_TASK REQUIREMENTS_:
Reproduce each line exactly. Skip none.

::: DATASET EXTRACT :::

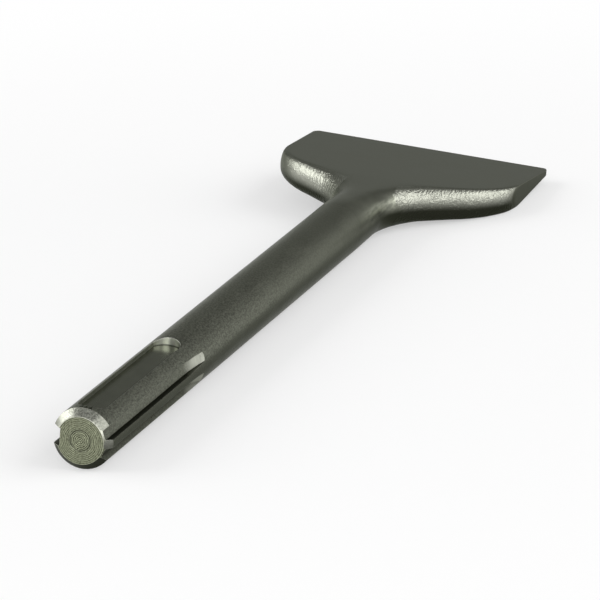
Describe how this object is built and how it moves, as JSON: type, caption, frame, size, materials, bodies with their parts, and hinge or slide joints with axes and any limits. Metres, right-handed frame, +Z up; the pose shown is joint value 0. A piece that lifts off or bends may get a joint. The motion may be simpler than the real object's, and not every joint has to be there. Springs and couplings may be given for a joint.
{
  "type": "wide chisel",
  "caption": "One-piece forged wide flat chisel: round grooved shank for a rotary hammer, hollow-curved neck and a flat ground wedge blade.",
  "frame": {"origin": "centre of the struck face of the shank, on the shank's axis", "axes": "+X along the shank's axis out of the struck face, so the blade points to -X; +Z up from the floor, as the chisel lies at rest on its shank and on the underside of one shoulder; +Y across, on the side of the narrow keyways and of the lowered shoulder. Against the blade's own middle plane the chisel is rolled 6.9 degrees about the shank's axis"},
  "size_m": [0.3256, 0.0836, 0.018],
  "materials": {
    "steel": "dark grey, satin: fine grinding on the blade, shot-blasted forging, turned struck face"
  },
  "bodies": {
    "root": {"wide_chisel": "steel"}
  },
  "joints": []
}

:::

_RESULT FOR THIS TASK_:
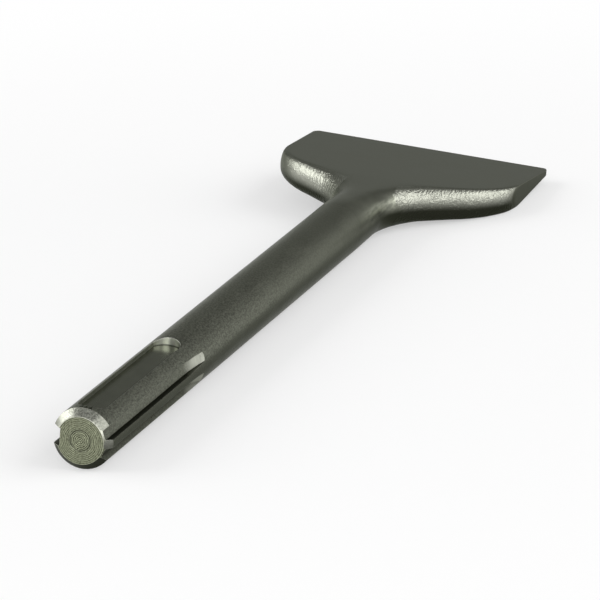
Describe how this object is built and how it moves, as JSON: type, caption, frame, size, materials, bodies with their parts, and hinge or slide joints with axes and any limits. Metres, right-handed frame, +Z up; the pose shown is joint value 0. A piece that lifts off or bends may get a joint. The motion may be simpler than the real object's, and not every joint has to be there. Springs and couplings may be given for a joint.
{
  "type": "wide chisel",
  "caption": "One-piece forged wide flat chisel: round grooved shank for a rotary hammer, hollow-curved neck and a flat ground wedge blade.",
  "frame": {"origin": "centre of the struck face of the shank, on the shank's axis", "axes": "+X along the shank's axis out of the struck face, so the blade points to -X; +Z up from the floor, as the chisel lies at rest on its shank and on the underside of one shoulder; +Y across, on the side of the narrow keyways and of the lowered shoulder. Against the blade's own middle plane the chisel is rolled 6.9 degrees about the shank's axis"},
  "size_m": [0.3256, 0.0836, 0.018],
  "materials": {
    "steel": "dark grey, satin: fine grinding on the blade, shot-blasted forging, turned struck face"
  },
  "bodies": {
    "root": {"wide_chisel": "steel"}
  },
  "joints": []
}